Ukradł kumplowi z drużyny zegarek za kilkaset tysięcy. Teraz ma zagrać w Ekstraklasie
Czołowy klub Ekstraklasy jest bliski pozyskania francuskiego zawodnika. Kilka lat temu wspomniany piłkarz okradł kolegę z drużyny.
Jagiellonia Białystok zbroi się przed nadchodzącym sezonem. Według naszych informacji mistrz Ekstraklasy jest zainteresowany pozyskaniem Lamine Diaby-Fadigi, o czym pisaliśmy TUTAJ.
Jak podał Tomasz Włodarczyk, piłkarz przyjechał na badania w polskim zespole. 23-latek od blisko pięciu lat jest związany z Paris FC, a jego kontrakt z tym klubem wygaśnie wraz z końcem czerwca.
Kilka lat temu Diaby-Fadiga stał się bohaterem głośnego skandalu. Do zdarzenia doszło, gdy ten występował w barwach Nicei, której jest wychowankiem.
23-latek okradł ówczesnego kolegę z drużyny, Kaspera Dolberga. Zabrał z klubowej szatni jego zegarek, którego wartość oszacowano na 70 tysięcy euro (ponad 300 tys. zł), o czym pisaliśmy TUTAJ.

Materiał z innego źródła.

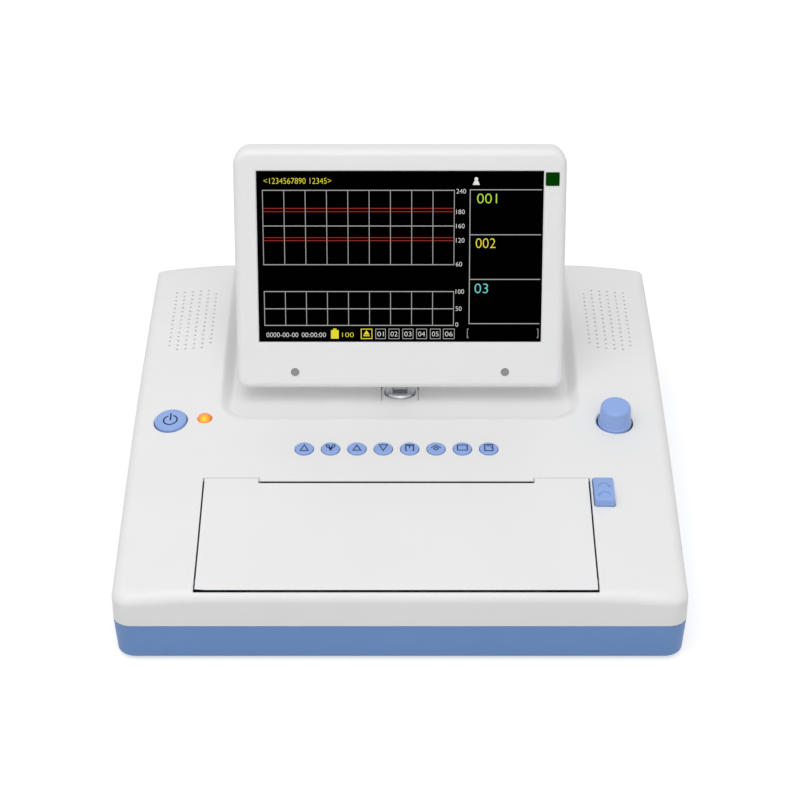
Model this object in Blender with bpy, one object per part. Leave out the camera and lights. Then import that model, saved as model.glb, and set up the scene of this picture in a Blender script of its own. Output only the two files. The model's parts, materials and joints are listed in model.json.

Duńczyk zgłosił całą sprawę na policję, która wszczęła dochodzenie. Niedługo później Diaby-Fadiga przyznał się do winy oraz przeprosił piłkarza i obiecał mu zwrócić równowartość skradzionej rzeczy.
Okazał skruchę również wobec ówczesnego trenera Nicei, Patricka Vieiry. Ostatecznie, francuski klub postanowił rozwiązać umowę z 23-latkiem.
Po całym zajściu Diaby-Fadiga wydał oficjalne oświadczenie. W komunikacie stwierdził, że dopuścił się kradzieży m.in. z powodu zazdrości, o czym pisaliśmy TUTAJ.